Her contrarian mode was better than her lachrymose one, and in recent years it was this that I admired. Sontag had a gift for saying what people would rather not hear. She once famously told a convocation of leftists that reading Reader’s Digest over the years would have given one a better idea of the moral character of the Soviet Union than a subscription to the Nation. Awarded the Jerusalem Prize in 2000, she took the opportunity to denounce the Israeli policy of collective punishment. And of course her notorious words after 9/11 are quoted in the wire-service obits: “Where is the acknowledgement that this was not a ‘cowardly’ attack on ‘civilization’ or ‘liberty’ or ‘humanity’ or ‘the free world’ but an attack on the world’s self-proclaimed superpower, undertaken as a consequence of specific alliances and actions?” The analytic uselessness of the category of evil is by now more widely recognized, as is the contempt for understanding displayed by those who speak of “hating freedom”—but Sontag was the first and bravest to point the way back to reason. In the summer before her death she wrote our definitive essay on the torture porn from Abu Ghraib.

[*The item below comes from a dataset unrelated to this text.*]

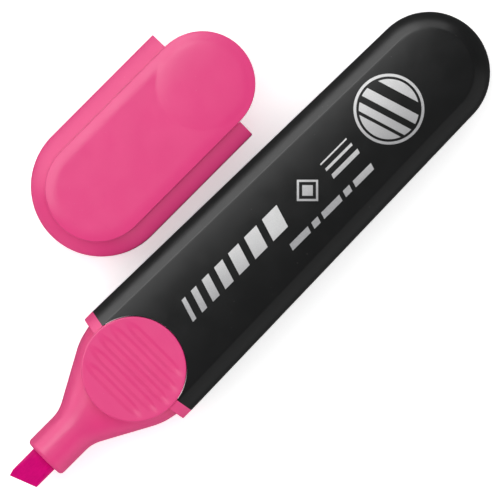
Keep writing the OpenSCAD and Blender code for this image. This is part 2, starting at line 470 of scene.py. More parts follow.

I resisted, as I said, Susan Sontag in her haughty tearful mode. But surely that was another reason why I thought of her and the Teardrop together; and behind my association of the eternal-seeming shape of mortal grass with Sontag’s famous head of hair there may also have been a reminiscence of Whitman’s image of grass as “the uncut hair of graves.” The world and its books give us many reasons to cry, and now we have another. The capacity for tears tends to diminish with age; that it did not in Sontag’s case measures the degree to which she retained that absurd sensitivity so necessary to the critic, and so much missed in the citizen. Sontag was deservedly important to two generations of readers. The one book of hers I find in my parents’ house is a hardback copy of her novel Death Kit, inscribed with my father’s name and the date November, 1967. Flipping through this book I’ve never read, and of which my father remembers little but that it was bleak, I find on page 5 a description of Sontag’s protagonist Diddy, which seems, mutatis mutandis, to describe Susan Sontag herself: “The burden of sensing too much that arouses his sympathy is breaking Diddy’s heart.” Great! my father has written in the margin, and she was.